Les habitant·e·s d’Arauca se mobilisent pour résister à l’invasion des pétrolières transnationales ; forment des coopératives pour assurer tant les services publics de transport et d’aqueduc que la mise en marché des produits alimentaires locaux, et assurent un meilleur lendemain collectif aux habitant·e·s de la région. En Allemagne, on a mis sur pied plus d’une centaine de villages alimentés par la bioénergie alimentée de résidus agricoles et gérée par des coopératives locales. Au moment du tournage, des activistes participaient à un campement autogéré d’action sur le climat et à des actions directes de désobéissance civile sur le site et sur la gigantesque machinerie de la mine.
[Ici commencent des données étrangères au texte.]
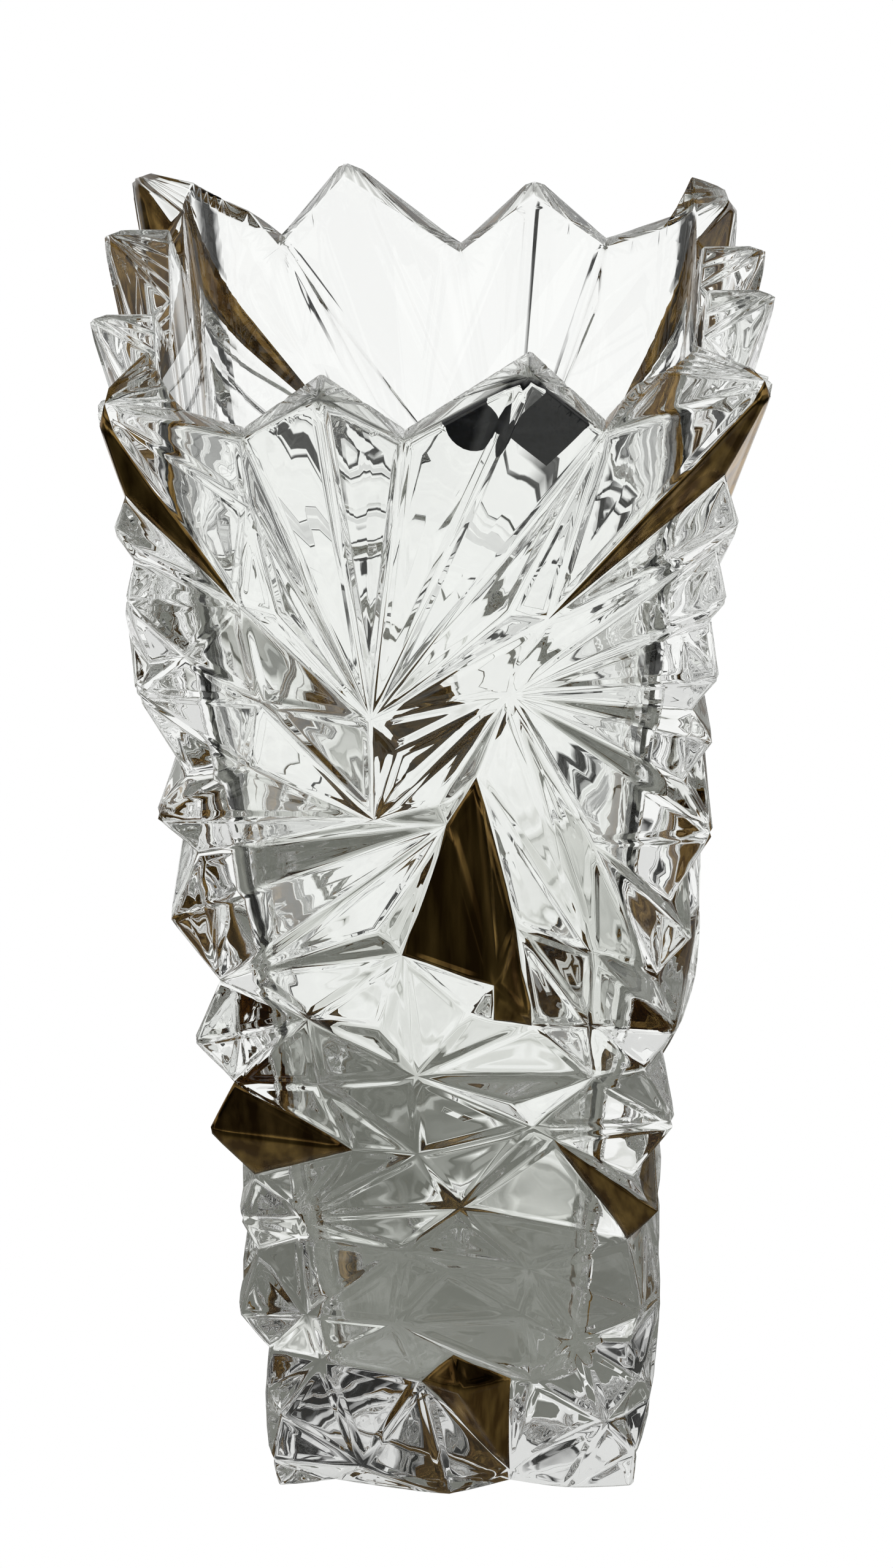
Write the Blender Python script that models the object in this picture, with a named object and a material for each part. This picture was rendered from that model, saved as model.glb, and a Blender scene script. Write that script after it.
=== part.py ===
"""Tall square vase of pressed and cut crystal, with a crown rim, gilded facets and a blank sticker.

The glass is one thick-walled body. Its outside is drawn once, as a pattern of ridges and
grooves on the front face, and laid on all four faces: the back is the front turned half
round, and the sides are the front mirrored in the vase's diagonals. Each fired patch of
gilding is a thin sheet of its own that lies on the facets, and the sticker is another on the
smooth wall of the well, behind the front face.

+Z is up, the front looks along -Y, and the origin is the middle of the foot.
"""

import math

import bmesh
import bpy
from mathutils import Vector
from mathutils.geometry import delaunay_2d_cdt

MM = 0.001

# Driving dimensions -------------------------------------------------------------------

HEIGHT = 305 * MM             # foot to the tallest teeth of the crown
FOOT_HALF_WIDTH = 44.5 * MM   # from the axis to the mean outer face, at the foot
RIM_HALF_WIDTH = 72.9 * MM    # the same, at full height
CUT_DEPTH = 1.0               # depth of the cutting, 1 as the pattern is drawn

FOOT_WALL = 17 * MM           # glass between the mean outer face and the well, at the foot
RIM_WALL = 10 * MM            # the same, at full height
FLOOR_THICKNESS = 27 * MM
WELL_FOOT_RADIUS = 6 * MM     # upright corners of the well, at its floor
WELL_RIM_RADIUS = 9 * MM      # the same, at full height
WELL_FILLET = 5 * MM          # between the well's walls and its floor
WELL_CORNER_STEPS = 8
WELL_FILLET_STEPS = 3

GILDING_THICKNESS = 0.4 * MM
STICKER_THICKNESS = 0.4 * MM
SHEET_CLEARANCE = 0.3 * MM    # between a sheet and the glass that it lies on
GILDING_MARGIN = 1.2 * MM     # bare glass left between a gilded patch and its facet's edges

STICKER_DISC_RADIUS = 6.2 * MM
STICKER_SQUARE_SIDE = 13.2 * MM
STICKER_BELOW_RIM = 16 * MM   # middle of the disc and of the square, below full height
STICKER_DISC_ACROSS = 12.5 * MM
STICKER_SQUARE_ACROSS = 26 * MM
STICKER_DISC_STEPS = 24

# The pattern, in millimetres as drawn on a face of this size ----------------------------

DRAWN_HEIGHT = 305
DRAWN_FOOT_HALF_WIDTH = 44.5
DRAWN_RIM_HALF_WIDTH = 72.9

# Corner profiles, top to foot: height, and how far the edge stands proud of the mean face.
# Two corners that face each other across the vase have the low crown tooth, two the high.
LOW_CORNER = [
    (297, -0.5), (273, -3.5), (266, 0), (257, -3), (248, 0), (231, -3), (225, 1), (200, -6.5),
    (193, 1.5), (180, -6), (166, 2), (145, -6), (132, 1.5), (117, -5.5), (107, 1.5), (90, -6.5),
    (80, -2), (69, -4.5), (54, 1.5), (40, -3.5), (29, -1.5), (20, -3.5), (9, 0), (0, -0.5),
]
HIGH_CORNER = [
    (303, 4.5), (277, -4), (266, 0.5), (259, -4), (247, -0.5), (241, -3.5), (227, -0.5),
    (217, -5.5), (211, 0), (198, -6), (188, 2), (166, -6), (159, 0), (145, -7.5), (133, -1.5),
    (119, -8), (108, 0.5), (88, -8), (82, -1), (70, -7.5), (52, -2.5), (42, -5), (33, -1.5),
    (20, -4), (11, -0.5), (0, -0.5),
]

# Crown points between the corners, left to right: across, up, proud.
CROWN = {
    "left_dip": (-39.5, 287, -3),
    "left_peak": (-22, 300, 5.5),
    "middle_dip": (-4, 286, -2.5),
    "right_peak": (24, 305, 6),
    "right_dip": (40, 288, -1),
}

# Foot points between the corners, left to right.
FOOT = {
    "foot_left_groove": (-30, 0, -3.5),
    "foot_middle_ridge": (-1.5, 0, 3.5),
    "foot_right_groove": (13.5, 0, -3.5),
    "foot_right_ridge": (28, 0, 0.5),
}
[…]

Un groupe s’apprêtait aussi à occuper à long terme la cime des arbres d’une forêt millénaire menacée par l’expansion de la mine voisine.

« Là où il y des schémas d’oppression, il y a aussi (et surtout!) un potentiel d’organisation citoyenne pour le bien de tou·te·s »

Le pouvoir populaire : aujourd’hui et demain

Contrairement à  No Land, No Food, No Life narré par la vedette de cinéma Neve Campbell, Le pouvoir de demain est commenté entièrement par les intervenant·e·s sur le terrain : médecins gazaouis, activistes colombien·ne·s et autres ingénieurs allemand·e·s, parmi d’autres. C’est un choix judicieux ici que de céder la parole aux protagonistes qui racontent à la première personne les succès inspirants de leur communauté respective. La caméra de Guidi fournit maints plans des plus lumineux, soigneusement composés et souvent d’une beauté remarquable. Miller, en tant que réalisatrice et productrice du film, évite donc le piège de la sur-dramatisation visuelle : un étalonnage plus sombre et l’inclusion de plus d’images-choc auraient pu susciter un sentiment de désespoir alors que ce film se veut au contraire un appel à la mobilisation affirmative. Comme dans les films précédents de Miller, le message qu’on retient en est un d’espoir : là où il y des schémas d’oppression, il y a aussi (et surtout!) un potentiel d’organisation citoyenne pour le bien de tou·te·s.